### Stated problem
Repeat the full listing, word for word.

### Collected material
——

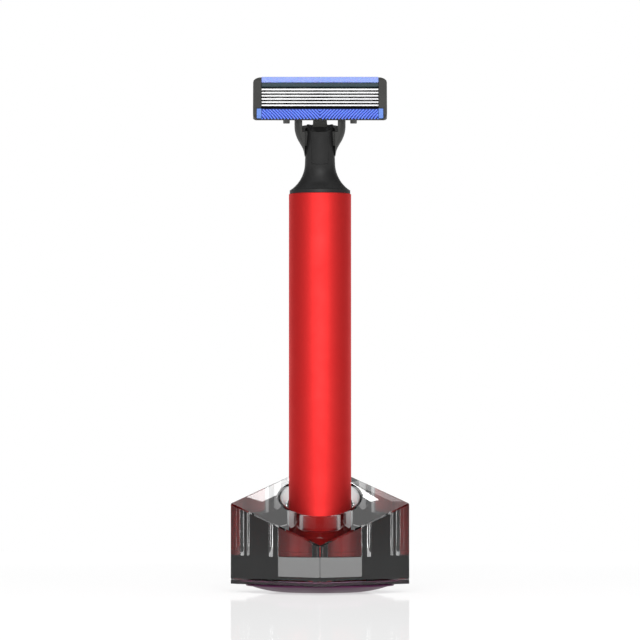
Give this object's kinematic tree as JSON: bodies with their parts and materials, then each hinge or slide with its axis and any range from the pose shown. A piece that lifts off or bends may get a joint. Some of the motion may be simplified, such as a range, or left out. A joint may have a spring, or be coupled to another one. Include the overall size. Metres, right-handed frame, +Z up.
{
  "type": "cartridge razor",
  "caption": "Manual cartridge razor with a straight tubular handle, pivoting wide blade cartridge and a slant-topped block stand that holds it upright.",
  "frame": {"origin": "middle of the stand's flat underside, 5.5 mm in front of the handle's centre line", "axes": "+Z up along the handle; the razor's face looks towards -Y; +X to the right for a viewer who looks at the face, along the blades"},
  "size_m": [0.056, 0.056, 0.1619],
  "materials": {
    "smoked_acrylic": "polished",
    "base_plate": "polished",
    "plum_gel": "glossy",
    "red_anodised": "satin",
    "black_rubber": "matte",
    "steel": "satin",
    "blade_steel": "polished",
    "brass": "satin",
    "charcoal": "satin",
    "charcoal_gloss": "glossy",
    "teal_plastic": "satin",
    "blue_strip": "satin",
    "blue_plastic": "satin",
    "blue_rubber": "satin"
  },
  "bodies": {
    "stand": {"stand_block": "smoked_acrylic", "base_plate": "base_plate", "foot_pad": "plum_gel"},
    "handle": {"handle_tube": "red_anodised", "end_cap": "red_anodised", "end_cap_ring": "black_rubber", "neck_ring": "black_rubber", "tie_rod": "steel", "threaded_insert": "brass", "neck": "charcoal", "neck_cover": "charcoal", "cover_screws": "steel", "button_spring": "steel", "plunger_spring": "steel"},
    "eject_button": {"eject_button": "charcoal"},
    "plunger": {"plunger": "charcoal_gloss"},
    "connector": {"connector": "charcoal"},
    "cartridge": {"cartridge_housing": "charcoal", "retainer_left": "charcoal", "retainer_right": "charcoal", "strip_holder": "teal_plastic", "lubricating_strip": "blue_strip", "guard_base": "blue_plastic", "guard_fins": "blue_rubber", "blade_1": "blade_steel", "blade_2": "blade_steel", "blade_3": "blade_steel", "blade_4": "blade_steel", "blade_5": "blade_steel", "blade_6": "blade_steel", "blade_support_1": "steel", "blade_support_2": "steel", "blade_support_3": "steel", "blade_support_4": "steel", "blade_support_5": "steel", "blade_support_6": "steel"}
  },
  "joints": [
    {"name": "handle_lift", "type": "slide", "parent": "stand", "child": "handle", "axis": [0, 0, 1], "range_m": [0, 0.06]},
    {"name": "button_slide", "type": "slide", "parent": "handle", "child": "eject_button", "axis": [0, -0.342, 0.9397], "range_m": [0, 0.0025], "stiffness_N_per_m": 400, "springref_m": -0.001, "deforming": ["button_spring"]},
    {"name": "cartridge_release", "type": "slide", "parent": "handle", "child": "connector", "axis": [0, -0.342, 0.9397], "range_m": [0, 0.012]},
    {"name": "cartridge_pivot", "type": "hinge", "parent": "connector", "child": "cartridge", "pos_m": [0, -0.00238, 0.14943], "axis": [-1, 0, 0], "range_deg": [0, 38], "stiffness_Nm_per_rad": 0.01, "springref_deg": -34.38},
    {"name": "plunger_slide", "type": "slide", "parent": "handle", "child": "plunger", "axis": [0, -0.342, 0.9397], "range_m": [-0.00255, 0], "deforming": ["plunger_spring"]}
  ],
  "couplings": [
    {"joint": "plunger_slide", "follows": "cartridge_pivot", "m_per_rad": -0.00377}
  ]
}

——

### The answer
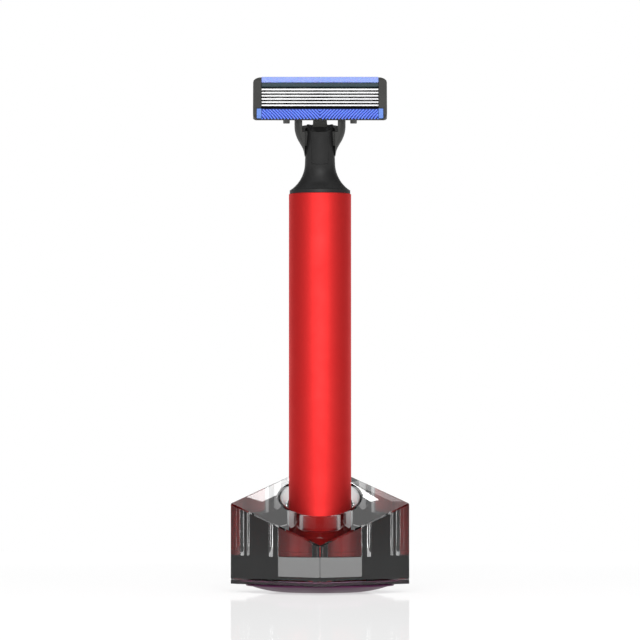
Give this object's kinematic tree as JSON: bodies with their parts and materials, then each hinge or slide with its axis and any range from the pose shown. A piece that lifts off or bends may get a joint. Some of the motion may be simplified, such as a range, or left out. A joint may have a spring, or be coupled to another one. Include the overall size. Metres, right-handed frame, +Z up.
{
  "type": "cartridge razor",
  "caption": "Manual cartridge razor with a straight tubular handle, pivoting wide blade cartridge and a slant-topped block stand that holds it upright.",
  "frame": {"origin": "middle of the stand's flat underside, 5.5 mm in front of the handle's centre line", "axes": "+Z up along the handle; the razor's face looks towards -Y; +X to the right for a viewer who looks at the face, along the blades"},
  "size_m": [0.056, 0.056, 0.1619],
  "materials": {
    "smoked_acrylic": "polished",
    "base_plate": "polished",
    "plum_gel": "glossy",
    "red_anodised": "satin",
    "black_rubber": "matte",
    "steel": "satin",
    "blade_steel": "polished",
    "brass": "satin",
    "charcoal": "satin",
    "charcoal_gloss": "glossy",
    "teal_plastic": "satin",
    "blue_strip": "satin",
    "blue_plastic": "satin",
    "blue_rubber": "satin"
  },
  "bodies": {
    "stand": {"stand_block": "smoked_acrylic", "base_plate": "base_plate", "foot_pad": "plum_gel"},
    "handle": {"handle_tube": "red_anodised", "end_cap": "red_anodised", "end_cap_ring": "black_rubber", "neck_ring": "black_rubber", "tie_rod": "steel", "threaded_insert": "brass", "neck": "charcoal", "neck_cover": "charcoal", "cover_screws": "steel", "button_spring": "steel", "plunger_spring": "steel"},
    "eject_button": {"eject_button": "charcoal"},
    "plunger": {"plunger": "charcoal_gloss"},
    "connector": {"connector": "charcoal"},
    "cartridge": {"cartridge_housing": "charcoal", "retainer_left": "charcoal", "retainer_right": "charcoal", "strip_holder": "teal_plastic", "lubricating_strip": "blue_strip", "guard_base": "blue_plastic", "guard_fins": "blue_rubber", "blade_1": "blade_steel", "blade_2": "blade_steel", "blade_3": "blade_steel", "blade_4": "blade_steel", "blade_5": "blade_steel", "blade_6": "blade_steel", "blade_support_1": "steel", "blade_support_2": "steel", "blade_support_3": "steel", "blade_support_4": "steel", "blade_support_5": "steel", "blade_support_6": "steel"}
  },
  "joints": [
    {"name": "handle_lift", "type": "slide", "parent": "stand", "child": "handle", "axis": [0, 0, 1], "range_m": [0, 0.06]},
    {"name": "button_slide", "type": "slide", "parent": "handle", "child": "eject_button", "axis": [0, -0.342, 0.9397], "range_m": [0, 0.0025], "stiffness_N_per_m": 400, "springref_m": -0.001, "deforming": ["button_spring"]},
    {"name": "cartridge_release", "type": "slide", "parent": "handle", "child": "connector", "axis": [0, -0.342, 0.9397], "range_m": [0, 0.012]},
    {"name": "cartridge_pivot", "type": "hinge", "parent": "connector", "child": "cartridge", "pos_m": [0, -0.00238, 0.14943], "axis": [-1, 0, 0], "range_deg": [0, 38], "stiffness_Nm_per_rad": 0.01, "springref_deg": -34.38},
    {"name": "plunger_slide", "type": "slide", "parent": "handle", "child": "plunger", "axis": [0, -0.342, 0.9397], "range_m": [-0.00255, 0], "deforming": ["plunger_spring"]}
  ],
  "couplings": [
    {"joint": "plunger_slide", "follows": "cartridge_pivot", "m_per_rad": -0.00377}
  ]
}